The Hebrew word signifies, to prevent or keep off any evil with which we are threatened. The direction ought to extend to all that we do; for not one duty can be rightly performed without diligent attention, and it is no less incumbent upon us than upon the king and people of Judah (H. E. I. 4880-4890). It is a necessary and useful caution, which ought to be reduced to practice at all times, especially in seasons of perplexity and distress, such as that wherein Ahaz and his subjects received this admonition. 1. Take heed to your _senses,_ particularly what you see and hear; for these are the avenues by which sin and vanity, or wisdom and instruction, enter into the heart (H. E. I. 4895). 2. Take heed to your _actions,_ what you do, and how you act, and for what purpose you are employed, that you may happily avoid the many sins and dangers to which you are exposed, and attain the great ends which you ought uniformly to pursue. 3. Take heed to your _tongue,_ that you sin not with your mouth; consider wisely what you say, to whom you speak, and to what purpose, especially when your minds are fretted, and when you feel yourselves under the influence of timidity and disappointment (P. D. 3558, 3559). 4. Take heed to your _hearts,_ and keep them with all diligence, for out of them are the issues of life; attend to the secret operations of your minds, and the objects on which your affections terminate, that you may perceive whether they are properly moderated and directed (H. E. I. 2695-2705, 4887; P. D. 1735).--_Robert Macculloch: Lectures on Isaiah,_ vol. i. p. 395.
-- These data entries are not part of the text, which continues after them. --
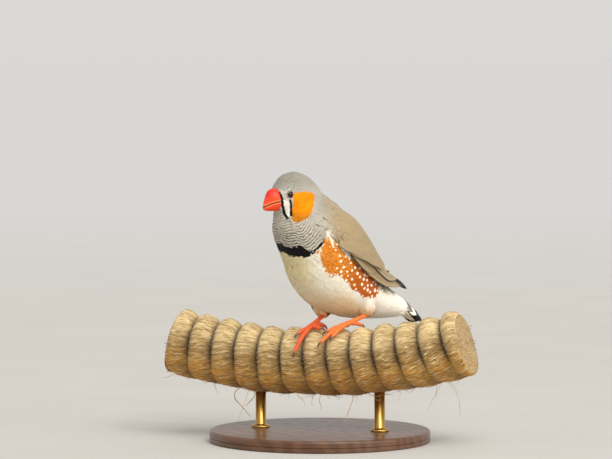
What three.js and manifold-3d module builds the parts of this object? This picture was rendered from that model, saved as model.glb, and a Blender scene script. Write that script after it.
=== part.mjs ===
// A life-size zebra finch that grips a cut length of wound rope, on a plain display stand.
// Millimetres, +Z up. The bird faces -Y and its left side is +X. The origin is the centre of the base's underside.
import * as THREE from 'three';
import { mergeVertices } from 'three/addons/utils/BufferGeometryUtils.js';
import Module from 'manifold-3d';

const wasm = await Module();
wasm.setup();

// Driving dimensions
const GAP = 0.3;
const BASE_RADIUS = 46;
const BASE_THICKNESS = 5;
const BASE_CHAMFER = 0.8;
const ROD_RADIUS = 2.2;
const ROD_SHOWN = 14.5;
const ROD_SPREAD = 26;
const ROPE_RADIUS = 14;
const ROPE_GROOVE = 1.9;
const ROPE_PITCH = 10.2;
const ROPE_SLANT = 0.7;
const ROPE_LENGTH = 128;
const ROPE_SAG_RADIUS = 240;
const ROPE_LOWEST = -4;
const ROPE_TURN = THREE.MathUtils.degToRad(33);
const PERCH_Z = BASE_THICKNESS + ROD_SHOWN + ROPE_RADIUS;

// The body's rings, nape to tail base, measured from the perch's axis: the point on the back (y, z), the point on
// the breast or belly (y, z), and the half width.
const BODY = [
  [-2.5, 72.6, -22.8, 63.5, 8.6],
  [0.6, 69.9, -23.1, 59.4, 10.2],
  [6.2, 65.9, -22.6, 54.8, 12.4],
  [11.6, 60.4, -20.8, 50.2, 14.2],
  [15.9, 54.0, -18.2, 45.4, 15.2],
  [19.6, 47.8, -15.6, 40.2, 15.7],
  [22.7, 42.1, -13.2, 34.6, 15.7],
  [25.7, 37.3, -8.8, 28.4, 15.2],
  [28.9, 33.0, -2.0, 23.2, 14.0],
  [32.8, 30.2, 7.5, 19.4, 12.0],
  [36.4, 28.0, 18.0, 17.5, 9.8],
  [39.6, 26.0, 28.5, 16.9, 7.8],
  [41.8, 23.6, 38.0, 16.6, 6.2],
  [44.2, 21.6, 43.4, 17.0, 4.6],
];
const NECK_RING = 1.9;
const TORSO_RING = 3.4;
const TAIL_RING = 10.6;
const BODY_SIDES = 22;

// The head's own frame has its origin midway between the eyes: forward, up, half width, from the face to the nape.
const HEAD_AT = new THREE.Vector3(0, -20.4, 69.2);
const HEAD_YAW = THREE.MathUtils.degToRad(4);
const HEAD = [
  [4.2, 2.0, -3.4, 2.6],
  [3.6, 3.8, -5.6, 3.9],
  [2.2, 6.3, -7.6, 5.4],
  [0, 8.3, -8.8, 6.7],
  [-3, 9.6, -9.4, 7.6],
  [-6.5, 9.9, -9.6, 8.1],
  [-10, 9.1, -9.4, 8.1],
  [-13.5, 7.0, -8.6, 7.5],
  [-16.6, 3.8, -7.2, 6.0],
  [-18.6, -0.2, -4.6, 3.4],
];
const HEAD_SIDES = 18;
const HEAD_STEP = 0.75;
const EYE_RADIUS = 1.75;
const EYE_SIDE = 5.0;
const EYE_FORWARD = -0.4;
const EYE_UP = 0.9;
const LID_RADIUS = 1.62;
const LID_THICKNESS = 0.42;
const LID_OUT = 1.35;

// Bill outlines in the head's frame: forward, top, bottom, half width.
const UPPER_BILL = [
  [0.4, 1.5, -1.5, 2.8],
  [3.4, 3.2, -1.85, 3.9],
  [5.2, 3.0, -2.25, 3.6],
  [6.8, 2.2, -2.85, 2.9],
  [8.0, 0.4, -3.4, 2.0],
  [8.9, -1.8, -3.9, 1.1],
  [9.4, -3.4, -4.3, 0.45],
];
const LOWER_BILL = [
  [-0.4, -2.2, -5.6, 2.5],
  [2.4, -2.1, -6.0, 3.8],
  [4.6, -2.45, -6.0, 3.4],
  [6.4, -3.05, -5.9, 2.5],
  [7.9, -3.8, -5.7, 1.5],
  [8.9, -4.5, -5.3, 0.6],
];
const NOSTRIL = [4.6, 1.7, 2.65];
const NOSTRIL_RADIUS = 0.42;

const THIGH_SPREAD = 7.6;
const TOE_LIFT = 1.25;
const CLAW_RADIUS = 0.55;

const COLOURS = {
  grey: 0x9d9c98, cream: 0xece3cf, brown: 0x9a8d7b, orange: 0xe86a2a, red: 0xe23b22,
  dark: 0x1b1210, tail: 0x1d1a19, claw: 0x5b3a2c, rope: 0xb99a63, wood: 0x6b4a30, brass: 0xb08d4a,
};

// Values between the rows of a table, on a Catmull-Rom curve
function between(rows, at) {
  const i = Math.min(Math.max(Math.floor(at), 0), rows.length - 2);
  const t = at - i;
  const row = (n) => rows[Math.min(Math.max(n, 0), rows.length - 1)];
  return rows[i].map((_, c) => {
    const [a, b, d, e] = [row(i - 1)[c], row(i)[c], row(i + 1)[c], row(i + 2)[c]];
    return b + 0.5 * t * (d - a + t * (2 * a - 5 * b + 4 * d - e + t * (3 * (b - d) + e - a)));
  });
}

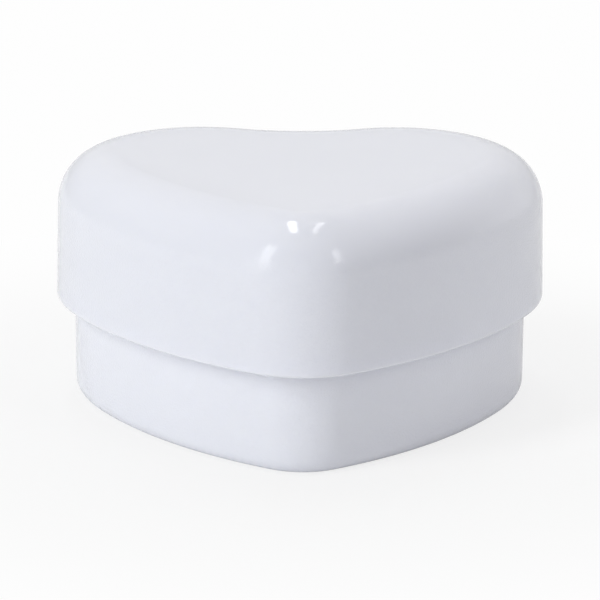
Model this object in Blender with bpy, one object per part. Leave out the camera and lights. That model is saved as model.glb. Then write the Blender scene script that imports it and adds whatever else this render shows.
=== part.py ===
"""Heart-shaped pill box: a deep pull-off lid over a two-compartment base.

Three moulded pieces, each its own object:

    base_shell   open heart-shaped tray: floor, wall, friction bead, two pairs of
                 guide ribs for the divider, and a recessed underside in a foot ring
    divider      upright wall from cleft to point, standing between the guide ribs
    lid_shell    deep cap with a pillowed upper edge, which slides straight up off
                 the base; its skirt is proud of the base all the way round

Frame: +Z up, underside of the foot ring at z = 0, the plan's bounding box centred
on the origin, the heart's point towards -Y and its cleft towards +Y.
Sizes are in millimetres and angles in degrees. Lengths become metres, by MM, where
the meshes and the scene are made.

A shell is a profile carried round the heart. A profile is a list of stations,
(inset, z), where the inset is measured inwards from the lid's widest outline.
"""

import math
from collections import namedtuple

import bmesh
import bpy
from mathutils import Vector

MM = 0.001

# ---------------------------------------------------------------- plan outline
# The lid's widest outline, made of tangent arcs, mirrored in x. From the cleft:
# a hollow arc, the back of the lobe, the outside of the lobe, two flatter side
# arcs and the rounded point. Every other outline is a parallel curve of it.
LID_WIDTH = 48.0
CLEFT_R = 13.7
LOBE_BACK_R = 14.2
LOBE_BACK_END_DEG = 32.5
LOBE_R = 14.9
SIDE_R = 22.7
SIDE_END_DEG = -27.0
SIDE_LOW_R = 46.5
POINT_R = 8.4
ARC_SAG = 0.025          # how far a facet may cut inside a plan arc
ARC_MIN_STEPS = 4

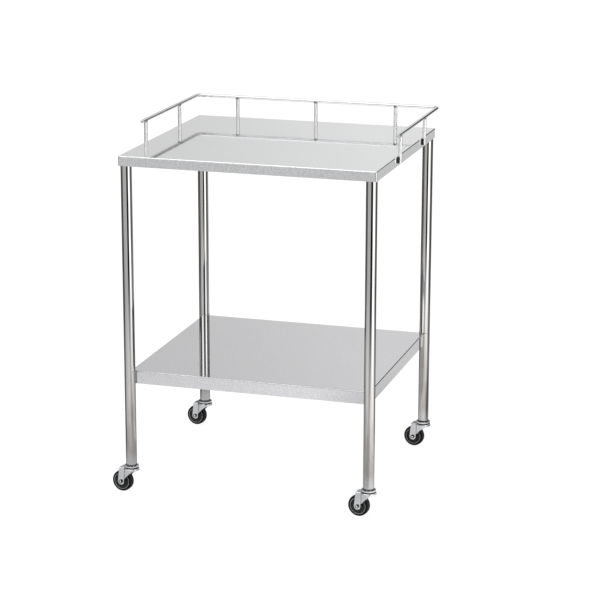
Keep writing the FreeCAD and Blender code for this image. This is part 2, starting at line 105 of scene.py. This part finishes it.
# Camera
CAMERA_AT = (1.476, -4.768, 1.7475)
CAMERA_TURN = (75.10, -0.13, 16.743)
CAMERA_LENS = 131.1
CAMERA_SENSOR = 36.0

# Light that dull surfaces get: the world's strength, and lamps by name, place, size and radiance
WORLD_LIGHT = 0.55
LAMPS = (
    ("lamp_above", (-0.6, -0.9, 3.2), 2.2, 1.7),
    ("lamp_left", (-2.6, -2.4, 2.2), 1.4, 1.0),
)
LAMP_TARGET = (0.0, 0.0, 0.4)

# Floor
FLOOR_RADIUS = 14.0
PAPER_COLOUR, PAPER_LIFT = 0.20, 0.92

# Studio that only glossy rays see, in azimuths about the table: 0 towards the camera's place,
# positive to its right. Each pair is an azimuth and a brightness.
STUDIO_RADIUS = 2.3
STUDIO_HEIGHT = 2.2
STUDIO_SEGMENTS = 128
CAMERA_AZIMUTH = math.atan2(CAMERA_AT[1], CAMERA_AT[0])
FADE = 0.05
# Flags and panels at the sides and in front
SIDE_BANDS = [
    (-180, 0.60), (-158, 0.60), (-150, 0.02), (-118, 0.02), (-114, 0.30), (-101, 0.30), (-97, 0.02),
    (-82, 0.02), (-72, 0.62), (-30, 0.69), (-10, 0.64), (-6, 0.01), (22, 0.01), (28, 0.90), (35, 2.2),
    (62, 2.2), (68, 0.60), (82, 0.50), (86, 0.08), (116, 0.08), (130, 0.66), (180, 0.66),
]
# Above them the wall that the back legs show in the shelf, and a strip over it with one dark flag
UPPER_BANDS = [
    (-180, 0.90), (-100, 0.85), (-98, 0.0), (-72, 0.0), (-70, 0.90), (-55, 1.0), (-51, 2.6), (-29, 2.4),
    (-24, 0.95), (-10, 0.90), (-8, 0.0), (19, 0.0), (21, 0.90), (36, 1.0), (40, 2.8), (60, 2.8),
    (65, 0.85), (81, 0.85), (83, 0.0), (109, 0.0), (111, 0.75), (180, 0.80),
]
UPPER_FROM = 0.88
STRIP_BANDS = [(-180, 0.85), (-55, 0.85), (-52, 0.04), (-27, 0.04), (-24, 0.85), (180, 0.85)]
STRIP_FROM = 1.24
# The backdrop behind the table: a dark flag, and over it the part that the flat sheets mirror
BACK_FROM, BACK_TO = 122, 132
BACK_FLAG_LOW, BACK_FLAG_HIGH = 0.47, 0.76
FLAG_SIDE_HIGH = 1.32
FLAG_SIDE, FLAG_MIDDLE = 157, 165
BACK_FLAG_LIGHT = 0.06
BACK_UPPER = [(-180, 0.82), (-172, 0.76), (-130, 0.70), (130, 0.90), (172, 0.88), (180, 0.82)]
# The paper under and round the table, darker in its shade
PAPER_NEAR, PAPER_FAR = 0.95, 2.3
PAPER_BANDS = [
    (-180, 0.50), (-136, 0.45), (-128, 0.12), (-118, 0.12), (-114, 0.45), (-101, 0.45), (-97, 0.12),
    (-90, 0.12), (-78, 0.80), (-50, 0.95), (-22, 1.15), (-12, 0.80), (10, 0.75), (28, 1.45), (66, 1.45),
    (84, 0.70), (97, 0.15), (109, 0.15), (118, 0.90), (180, 0.55),
]
MIDDLE_BANDS = [(-180, 0.95), (-20, 0.85), (10, 0.85), (30, 1.4), (75, 1.4), (95, 0.95), (180, 0.95)]
MIDDLE_NEAR, MIDDLE_FAR = 0.45, 0.70
SHADE_NEAR, SHADE_FAR = 0.55, 1.15
SHADE_LIGHT = 0.68
# The room above the wall, with two soft boxes
CEILING_BANDS = [
    (-180, 0.75), (-74, 0.75), (-60, 0.90), (-26, 0.90), (-12, 0.50), (20, 0.50), (32, 1.1), (64, 1.1),
    (76, 0.70), (180, 0.75),
]
CEILING_RISE = (0.70, 0.76)
CEILING_LIGHT = 0.66


# Helpers for node trees and objects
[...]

FAITH, THE CONDITION OF FIRMNESS.

vii. 9. _If ye will not believe, surely ye shall not be established._

"Established" is what every man wishes to be--fixed in fact and in feeling; established like a great oak which, because its roots take fast hold of the soil, is able to grow broader and higher and more luxuriant year by year. Such growth is impossible to a tree that is frequently transplanted. Notwithstanding--nay, in perfect harmony with the desire for progress that is in us all, we all desire to be "established."

But no man can be "established" unless he believes. It is a universal law: No faith, no firmness. There are two things essential to "establishment," to blessedness and peace in life: First, that we should find a good foundation, and then that we should rest upon it calmly and immovably. These are the conditions of social, commercial, political, and scientific blessedness and prosperity. In every realm of human activity, if we would be strong in fact and in feeling, it is essential that we should find something trustworthy, and then that we should trust (H. E. I. 1882-1888).

We are only stating this general truth in its highest form, when we say that if men do not believe in God as He has revealed Himself in His Word, they cannot be "established." 1. God has revealed Himself in His Word _as the righteous Ruler of nations,_ who will exalt the nations that seek after righteousness, and bring swift vengeance upon those who follow courses of evil. What will happen if a statesman, like Ahaz, does not really believe this? He will become a mere politician; he will do what seems to him "expedient." This will often be iniquitous, and this at no distant period will inevitably lead to disaster and ruin (P. D. 2544). 2. God has revealed Himself _as the supporter and rewarder of individual men who are resolved always and simply to do what is right._ Confidence in God as thus revealed to them was the secret of the courage and endurance of the martyrs (Dan.